§ **Requirement**:
Starting with the line that contains "Keep writing the" and stopping after the line that contains "slip: float = 0.05", output every line exactly as it stands.

§ **Input rows**:
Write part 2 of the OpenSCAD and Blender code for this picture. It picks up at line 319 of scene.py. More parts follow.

---

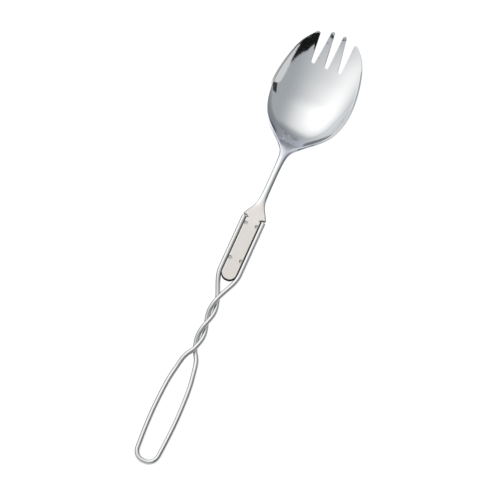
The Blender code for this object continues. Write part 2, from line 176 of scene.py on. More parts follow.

...

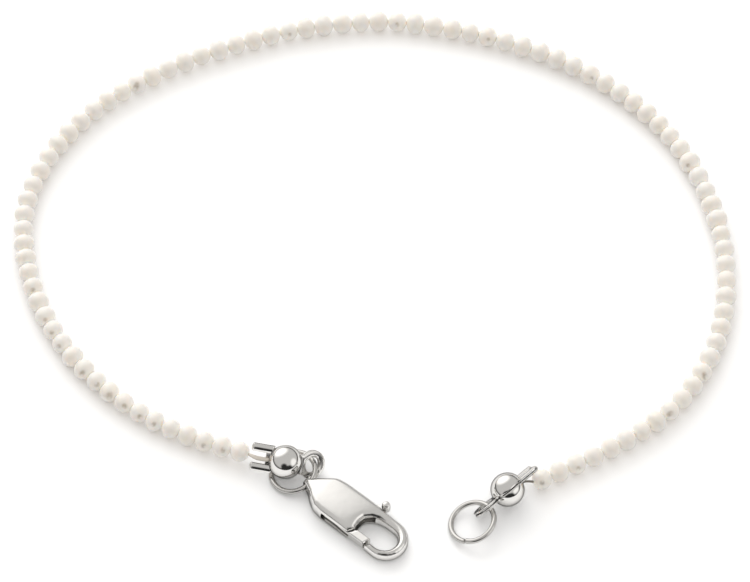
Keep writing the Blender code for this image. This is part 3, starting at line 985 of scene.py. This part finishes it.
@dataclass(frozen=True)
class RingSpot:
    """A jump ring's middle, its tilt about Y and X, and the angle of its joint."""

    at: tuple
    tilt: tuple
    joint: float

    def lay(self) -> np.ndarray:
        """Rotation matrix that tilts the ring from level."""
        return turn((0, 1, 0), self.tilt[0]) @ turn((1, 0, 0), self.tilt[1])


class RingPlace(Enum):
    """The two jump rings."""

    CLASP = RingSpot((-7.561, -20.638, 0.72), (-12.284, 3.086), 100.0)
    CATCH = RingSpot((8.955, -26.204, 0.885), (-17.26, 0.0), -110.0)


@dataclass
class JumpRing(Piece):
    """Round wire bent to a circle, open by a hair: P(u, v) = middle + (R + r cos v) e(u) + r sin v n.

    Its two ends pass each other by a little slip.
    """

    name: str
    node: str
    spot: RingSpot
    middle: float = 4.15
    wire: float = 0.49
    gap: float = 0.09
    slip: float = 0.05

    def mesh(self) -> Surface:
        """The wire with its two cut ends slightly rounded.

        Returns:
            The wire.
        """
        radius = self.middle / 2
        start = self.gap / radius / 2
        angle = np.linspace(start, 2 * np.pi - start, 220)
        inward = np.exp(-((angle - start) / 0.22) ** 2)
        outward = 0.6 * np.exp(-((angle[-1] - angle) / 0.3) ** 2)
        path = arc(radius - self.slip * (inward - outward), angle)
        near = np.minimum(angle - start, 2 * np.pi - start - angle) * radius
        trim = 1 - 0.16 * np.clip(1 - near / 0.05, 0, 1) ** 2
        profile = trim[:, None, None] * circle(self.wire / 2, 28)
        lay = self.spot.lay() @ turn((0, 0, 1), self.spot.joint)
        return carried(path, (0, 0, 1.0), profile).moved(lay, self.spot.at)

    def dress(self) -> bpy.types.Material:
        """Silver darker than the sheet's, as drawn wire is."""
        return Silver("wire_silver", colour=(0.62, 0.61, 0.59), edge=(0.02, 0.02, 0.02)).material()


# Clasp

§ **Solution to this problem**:
Keep writing the Blender code for this image. This is part 3, starting at line 985 of scene.py. This part finishes it.
@dataclass(frozen=True)
class RingSpot:
    """A jump ring's middle, its tilt about Y and X, and the angle of its joint."""

    at: tuple
    tilt: tuple
    joint: float

    def lay(self) -> np.ndarray:
        """Rotation matrix that tilts the ring from level."""
        return turn((0, 1, 0), self.tilt[0]) @ turn((1, 0, 0), self.tilt[1])


class RingPlace(Enum):
    """The two jump rings."""

    CLASP = RingSpot((-7.561, -20.638, 0.72), (-12.284, 3.086), 100.0)
    CATCH = RingSpot((8.955, -26.204, 0.885), (-17.26, 0.0), -110.0)


@dataclass
class JumpRing(Piece):
    """Round wire bent to a circle, open by a hair: P(u, v) = middle + (R + r cos v) e(u) + r sin v n.

    Its two ends pass each other by a little slip.
    """

    name: str
    node: str
    spot: RingSpot
    middle: float = 4.15
    wire: float = 0.49
    gap: float = 0.09
    slip: float = 0.05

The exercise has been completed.